The original audience would have immediately understood this as exile poetry – the kind of heart-wrenching literature that emerged when God’s people found themselves far from home, wondering if God had forgotten them entirely.

Wrestling with the Text

Here’s where things get really interesting: three times in this psalm (and its companion Psalm 43), the author talks to his own soul. “Why, my soul, are you downcast?” It’s like he’s having an argument with himself – the rational part trying to counsel the emotional part.

The Hebrew word for “downcast” is tishokhakhi – which literally means “you bow down” or “you sink.” But then he immediately follows with “put your hope in God” – hokhili l’Elohim. The word hokhili is in the imperative mood. He’s not suggesting; he’s commanding his own soul to hope.

Wait, That’s Strange…

Why does the psalmist need to command his soul to hope? Because hope, especially in dark seasons, isn’t always a feeling – sometimes it’s a decision we make despite our feelings.

But here’s the most surprising part: after all this honest struggle, the psalm doesn’t end with everything being resolved. The refrain in verse 11 is identical to verse 5. He’s still telling his soul to hope. The circumstances haven’t changed – but his determination to hope in spite of them has been reinforced.

How This Changes Everything

This psalm revolutionizes how we think about faith and mental health. Too often, we’ve been told that “good Christians” don’t struggle with depression or that spiritual maturity means constant joy. Psalm 42 demolishes that false narrative.

“Sometimes faith isn’t about feeling God’s presence – it’s about choosing to hope in His character when His presence feels completely absent.”

The psalmist shows us that you can be spiritually mature and emotionally honest at the same time. You can love God and still tell Him exactly how you feel, even when those feelings aren’t pretty. You can acknowledge the reality of your depression while still choosing to anchor your hope in God’s faithfulness.

Notice that the psalm doesn’t minimize the struggle or offer quick fixes. The author doesn’t say, “Just pray more” or “Have more faith.” Instead, he models what it looks like to be completely honest with God about the darkness while still clinging to hope – not because his circumstances have changed, but because God’s character remains constant.

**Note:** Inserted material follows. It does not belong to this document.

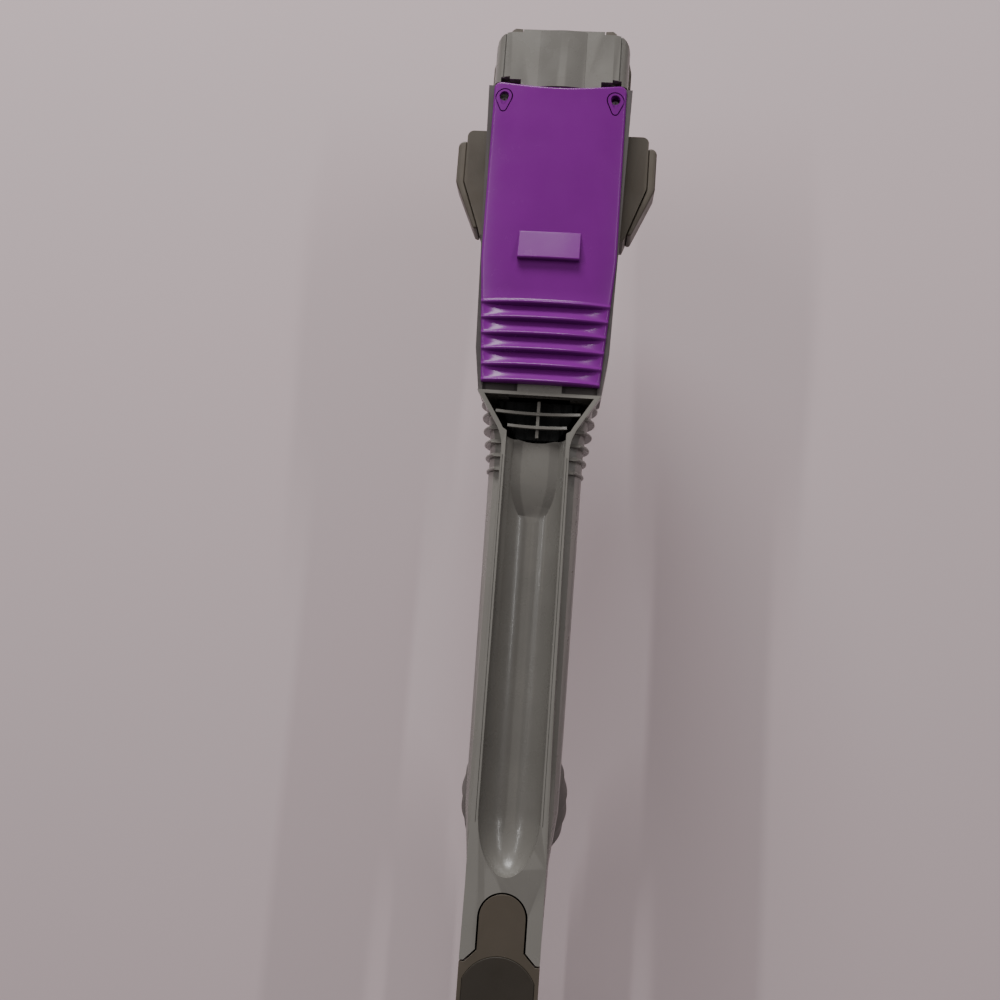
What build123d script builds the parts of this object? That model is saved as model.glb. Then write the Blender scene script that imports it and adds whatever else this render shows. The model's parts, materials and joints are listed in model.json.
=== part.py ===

This is especially powerful when you realize that this psalm has been sung by God’s people for over 2,500 years. Your struggle isn’t unique or shameful – it’s part of the human experience of faith that stretches back millennia.

Key Takeaway

You don’t have to choose between being honest about your depression and having faith in God. Psalm 42 shows us that sometimes the most faithful thing you can do is tell God exactly how dry your soul feels while still choosing to hope in His character, even when you can’t feel His presence.